Ao longo das muitas
dezenas de anos que levo vividas, sempre dei conta de fases de
reajustamento à realidade que uma economia ávida de crescimento não
consegue evitar. São as “crises” cujos intervalos, ao longo do tempo, vi passar
de dez anos a cinco, a três, a um e até ao zero que faz esta “crise” parecer
eterna.
À semelhança do que acontece
com os metais que, submetidos a ciclos de esforço cuja frequência se aumenta,
acabam por romper, também à economia deverá acontecer algo semelhante quando os
intervalos curtos tornam frequentes demais os inevitáveis reajustamentos.
Mais do que isso, vi a
amplitude das “crises” passar de confinadas a um país, a uma região ou a um
continente, atingir a dimensão do mundo inteiro, como nesta que agora sentimos
e faz lembrar um mal que, difícil de conter, se espalha por todo o corpo até
lhe consumir a capacidade de viver.
De resto, porque haveria
de ter a economia um comportamento diferente do que seja próprio da lógica
natural se, até nas coisas mais vulgares, em muitas das quais pouco ou nem
sequer reparamos, podemos encontrar os sinais da “fadiga” que conduz à ruptura?
Na sua “Balada da Neve”,
Augusto Gil refere-se às marcas que, ao passar, os caminhantes deixam na neve que
cai “do azul cinzento do céu”. Sei bem como é muito fria essa neve que tantas
vezes pisei, como enregela os pés e as mãos e torna difíceis os movimentos,
causando a dor maior aos mais desprotegidos.
“Por entre os mais”, prendem
a atenção do poeta da Guarda os “traços” que “uns pezitos de criança” deixam na
neve que se vai acumulando no caminho, “primeiro, bem definidos, depois em
sulcos doridos porque não podia erguê-los”!

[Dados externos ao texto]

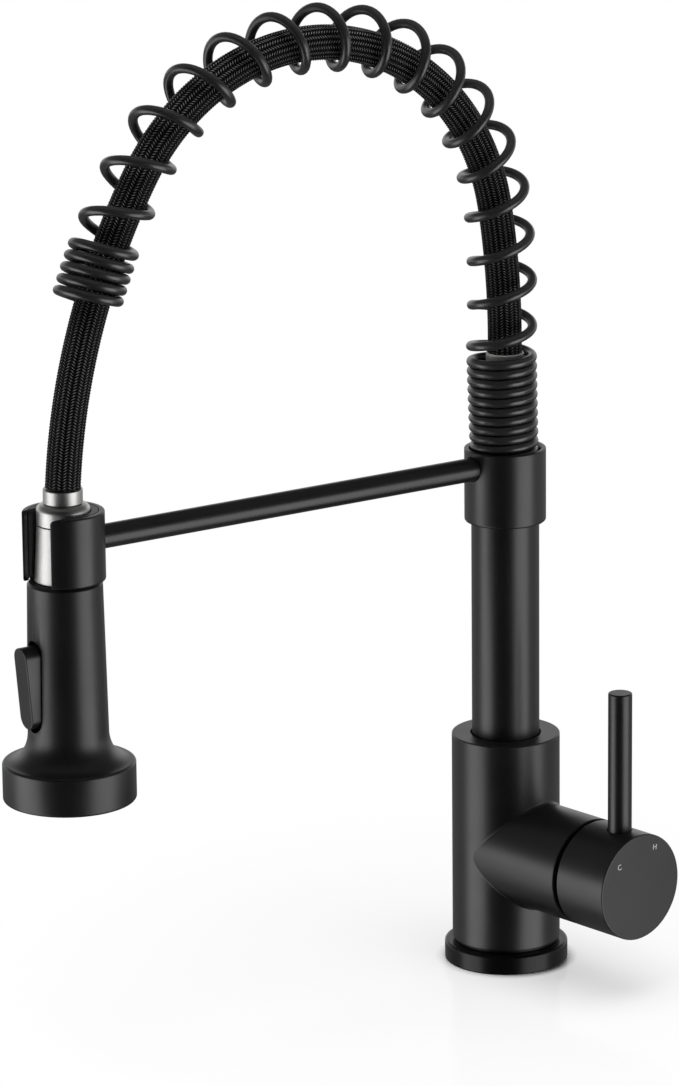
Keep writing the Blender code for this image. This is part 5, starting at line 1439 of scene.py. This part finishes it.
class FAUCET_OT_spring(Operator):
    """Wind the spring along the arch, with close turns at both ends"""

    bl_idname = "faucet.spring"
    bl_label = "Spring"

    def execute(self, context):
        sizes = settings("spring")
        arch = Arch()
        start = sizes.seat + GAP + sizes.wire_radius - arch.right
        end = arch.run_at(arch.end_height - GAP + sizes.free_end)
        spare = end - start - sizes.base_turns * sizes.base_pitch
        spare -= sizes.end_turns * sizes.end_pitch
        open_pitch = spare / sizes.open_turns
        total = sizes.base_turns + sizes.open_turns + sizes.end_turns

        def run_after(turns):
            opened = min(max(turns - sizes.base_turns, 0), sizes.open_turns)
            run = min(turns, sizes.base_turns) * sizes.base_pitch
            run += opened * open_pitch * (1 + sizes.drift * (1 - opened / sizes.open_turns))
            return run + max(turns - sizes.base_turns - sizes.open_turns, 0) * sizes.end_pitch

        leg_end, crown_end = arch.arcs[1][0], arch.arcs[2][0]
        crown = crown_end - leg_end
        shoulder, crest = leg_end + sizes.shoulder * crown, leg_end + sizes.crest * crown
        knots = (start, 0.0, leg_end, shoulder, crest, crown_end, arch.total)
        wide_knots = (start, 0.0, leg_end, crest, arch.total)
        count = round(total * 40)
        places, turned_by, outwards, widths = [], [], [], []
        for k in range(count + 1):
            turns = k * total / count
            # The pitch changes over the turn on either side of each change
            steps = [turns + s * 0.1 for s in range(-4, 5)]
            runs = [run_after(min(max(t, 0), total)) for t in steps]
            run = sum(runs) / len(runs)
            if turns < 0.4 or turns > total - 0.4:
                run = run_after(turns)
            place, turn = arch.at(start + run)
            near = start + np.array(runs)
            lag = float(np.mean(np.interp(near, knots, sizes.lags)))
            widths.append(float(np.mean(np.interp(near, wide_knots, sizes.widening))))
            outward = np.array((0, math.cos(turn), math.sin(turn)))
            places.append(place + outward * lag)
            turned_by.append(turns + sizes.start_turn)
            outwards.append(outward)
        mesh = bpy.data.meshes.new("spring_coil")
        mesh.from_pydata([tuple(p) for p in places], [(k, k + 1) for k in range(count)], [])
        for name, kind, field, values in (
            ("turns", "FLOAT", "value", turned_by), ("widening", "FLOAT", "value", widths),
            ("outward", "FLOAT_VECTOR", "vector", outwards),
        ):
            layer = mesh.attributes.new(name, kind, "POINT")
            layer.data.foreach_set(field, np.array(values, np.float32).ravel())
        spring = bpy.data.objects.new("spring_coil", mesh)
        bpy.context.scene.collection.objects.link(spring)
        wire_sides = 16
        spring_tree().use_on(spring, sizes.coil_radius, sizes.wire_radius, wire_sides)
        spring.data.shade_smooth()
        spring.data.set_sharp_from_angle(angle=math.radians(50))
        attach(spring, "spout")
        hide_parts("spring")
        return {"FINISHED"}


# ---------------------------------------------------------------- finishes of the inner pieces

INNER_FINISHES = {
    "rubber": ("base_gasket", "cartridge_seal", "lower_o_ring", "upper_o_ring", "hose_washer"),
    "plastic": ("cartridge_base", "cartridge_housing", "cartridge_rotor"),
    "ceramic": ("fixed_disc", "moving_disc"),
    "brass": ("cartridge_nut", "lever_stem", "riser_foot", "spring_seat", "hose_connector"),
    "screw": ("spout_retaining_screw", "lever_pin", "handle_grub_screw", "collar_set_screw",
              "trigger_pin", "diverter_spool"),
}


class FAUCET_OT_inner_finishes(Operator):
    """Give each inner piece of the frame its finish"""

    bl_idname = "faucet.inner_finishes"
    bl_label = "Inner Finishes"

    def execute(self, context):
        for finish, names in INNER_FINISHES.items():
            for name in names:
                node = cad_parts[name]
                for place in node.material_slots:
                    place.material = MATERIALS[finish]
        return {"FINISHED"}


# ---------------------------------------------------------------- stage


class FAUCET_OT_stage(Operator):
    """Set the camera, the pale floor, the world and the studio lights"""

    bl_idname = "faucet.stage"
    bl_label = "Stage"

    def execute(self, context):
        scene = bpy.context.scene
        stage = settings("stage")
        scene.view_settings.view_transform = "Standard"
        self.camera(scene)
        self.floor(stage)
        self.world(scene, stage)
        self.lights(scene, stage)
        return {"FINISHED"}

    def camera(self, scene):
        lens = bpy.data.cameras.new("photo_camera")
        lens.sensor_width = 36
        lens.lens = CAMERA_LENS
        lens.shift_y = CAMERA_SHIFT
        lens.clip_end = 50
        camera = bpy.data.objects.new("photo_camera", lens)
        scene.collection.objects.link(camera)
        camera.location = CAMERA_PLACE
        azimuth, pitch, roll = (math.radians(turn) for turn in CAMERA_TURN)
        ahead = Vector((-math.sin(azimuth) * math.cos(pitch),
                        math.cos(azimuth) * math.cos(pitch), -math.sin(pitch)))
        turn = ahead.to_track_quat("-Z", "Y").to_matrix().to_4x4()
        spin = Matrix.Rotation(roll, 4, "Z")
        camera.matrix_world = Matrix.Translation(camera.location) @ turn @ spin
        scene.camera = camera

    def floor(self, stage):
        white = Nodes("pale_floor", tuple(stage.floor), 0.12)
        rays = white.node("ShaderNodeLightPath").outputs
        seen = white.math("MAXIMUM", rays["Is Camera Ray"], rays["Is Glossy Ray"])
        seen = white.math("MAXIMUM", seen, rays["Is Transmission Ray"])
        # The floor's own white grows away from the base, which keeps its shadow and its mirror
        away = white.node("ShaderNodeVectorMath", {0: white.place}, operation="LENGTH")
        glowing = white.spread(away.outputs["Value"], 0.55, 1.0, 0.03, 0.22)
        contact = white.spread(away.outputs["Value"], 0.0, 1.0, 0.0262, 0.0300)
        share = white.math("MULTIPLY", seen, white.math("MULTIPLY", glowing, contact))
        glow = white.node("ShaderNodeEmission", {"Color": WHITE}).outputs["Emission"]
        top = white.node("ShaderNodeMixShader",
                         {"Fac": share, 1: white.shader.outputs["BSDF"], 2: glow})
        # From below the floor is clear, so that the underside of the faucet can be looked at
        below = white.node("ShaderNodeNewGeometry").outputs["Backfacing"]
        clear = white.node("ShaderNodeBsdfTransparent").outputs["BSDF"]
        sides = white.node("ShaderNodeMixShader",
                           {"Fac": below, 1: top.outputs["Shader"], 2: clear})
        surface = white.tree.nodes["Material Output"].inputs["Surface"]
        white.feed(sides.outputs["Shader"], surface)

        size, height = 6.0, -0.0002
        shape = bmesh.new()
        corners = [(-size, -size), (size, -size), (size, size), (-size, size)]
        shape.faces.new([shape.verts.new((x, y, height)) for x, y in corners])
        floor = raw_object("studio_floor", shape)
        floor.data.materials.append(white.material)
        # The side lights reach below the floor, so that upright faces mirror them too
        floor.visible_glossy = False
        floor.visible_shadow = False

    def world(self, scene, stage):
        world = bpy.data.worlds.new("studio_world")
        world.use_nodes = True
        scene.world = world
        sky = Graph(world.node_tree)
        background = sky.tree.nodes["Background"].inputs
        background["Color"].default_value = WHITE

        def fade(value, start, end, low, high):
            return sky.spread(value, low, high, start, end, "SMOOTHSTEP")

        def mixed(factor, first, second):
            made = sky.node("ShaderNodeMix", {"Factor": factor, "A": first, "B": second})
            return made.outputs["Result"]

        # Bright behind the object, dark on the camera's side and overhead
        way = sky.node("ShaderNodeTexCoord").outputs["Generated"]
        towards = sky.node("ShaderNodeVectorMath", {0: way, 1: (0.827, -0.562, 0.0)},
                           operation="DOT_PRODUCT").outputs["Value"]
        height = sky.node("ShaderNodeSeparateXYZ", {"Vector": way}).outputs["Z"]
        level = fade(towards, -0.1, 0.65, stage.world, stage.camera_side)
        below = fade(height, -0.40, 0.15, 0.13, 1.0)
        behind = fade(towards, -0.9, -0.4, 1.0, 0.0)
        aside = fade(height, -0.12, 0.24, 1.0, 0.1)
        overhead = fade(height, 0.26, 0.5, 1.0, 0.02)
        dim = sky.math("MULTIPLY", below, mixed(behind, aside, overhead))
        light = sky.math("MULTIPLY", level, dim)
        # Past the floor's edge the background is the floor's white
        rays = sky.node("ShaderNodeLightPath").outputs
        seen = sky.math("MAXIMUM", rays["Is Camera Ray"], rays["Is Transmission Ray"])
        sky.feed(mixed(seen, light, 1.0), background["Strength"])

    def lights(self, scene, stage):
        target = Vector(LIGHT_TARGET)
        # Name, azimuth, height and distance of each light, its size, its radiance and its gloss
        placed = (
            ("left_softbox", -14.0, -0.31, 1.0, (0.75, 1.0), stage.side_light, True),
            ("right_softbox", 110.0, -0.25, 1.0, (0.92, 1.1), stage.side_light, True),
            ("overhead_softbox", 60.0, 1.6, 0.3, (1.4, 1.4), stage.top_light, False),
        )
        for name, azimuth, height, distance, (width, tall), radiance, glossy in placed:
            lamp = bpy.data.lights.new(name, "AREA")
            lamp.shape = "RECTANGLE"
            lamp.size, lamp.size_y = width, tall
            lamp.energy = radiance * math.pi * width * tall
            light = bpy.data.objects.new(name, lamp)
            scene.collection.objects.link(light)
            light.visible_glossy = glossy
            light.visible_camera = False
            around = math.radians(azimuth)
            light.location = (distance * math.sin(around), -distance * math.cos(around), height)
            light.rotation_mode = "QUATERNION"
            light.rotation_quaternion = (target - light.location).to_track_quat("-Z", "Y")


# ---------------------------------------------------------------- panel and registration

PIECES = (
    FAUCET_OT_stage,
    FAUCET_OT_base_ring,
    FAUCET_OT_valve_body,
    FAUCET_OT_body_fittings,
    FAUCET_OT_hub,
    FAUCET_OT_rod,
    FAUCET_OT_marks,
    FAUCET_OT_riser,
    FAUCET_OT_collar,
    FAUCET_OT_arm,
    FAUCET_OT_docking_ring,
    FAUCET_OT_hose_ends,
    FAUCET_OT_sleeve,
    FAUCET_OT_head_body,
    FAUCET_OT_spray_face,
    FAUCET_OT_trigger,
    FAUCET_OT_hose,
    FAUCET_OT_spring,
    FAUCET_OT_inner_finishes,
)


class FAUCET_PT_pieces(Panel):
    """The faucet's pieces in the sidebar"""

    bl_idname = "FAUCET_PT_pieces"
    bl_label = "Spring Arch Faucet"
    bl_space_type = "VIEW_3D"
    bl_region_type = "UI"
    bl_category = "Faucet"

    def draw(self, context):
        for piece in PIECES:
            self.layout.operator(piece.bl_idname)


CLASSES = (*GROUPS.values(), *PIECES, FAUCET_PT_pieces)


def register():
    for item in CLASSES:
        bpy.utils.register_class(item)
    for name, group in GROUPS.items():
        setattr(bpy.types.Scene, name, PointerProperty(type=group))


def unregister():
    for name in GROUPS:
        delattr(bpy.types.Scene, name)
    for item in reversed(CLASSES):
        bpy.utils.unregister_class(item)


def main():
    register()
    MATERIALS.update(make_materials())
    for piece in PIECES:
        group, name = piece.bl_idname.split(".")
        getattr(getattr(bpy.ops, group), name)()


if __name__ == "__main__":
    main()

É a imagem que esta crise económica
arrastada frequentemente faz revelar-se no meu espírito. Continua a tentar caminhar,
mas as marcas que deixa já são os “sulcos doridos” que prenunciam a sua queda
se não for aconchegada.
Brilhante! Lúcido! Certeiro! Mas os 'mercados' parece que não apreciam 'poetas'!!!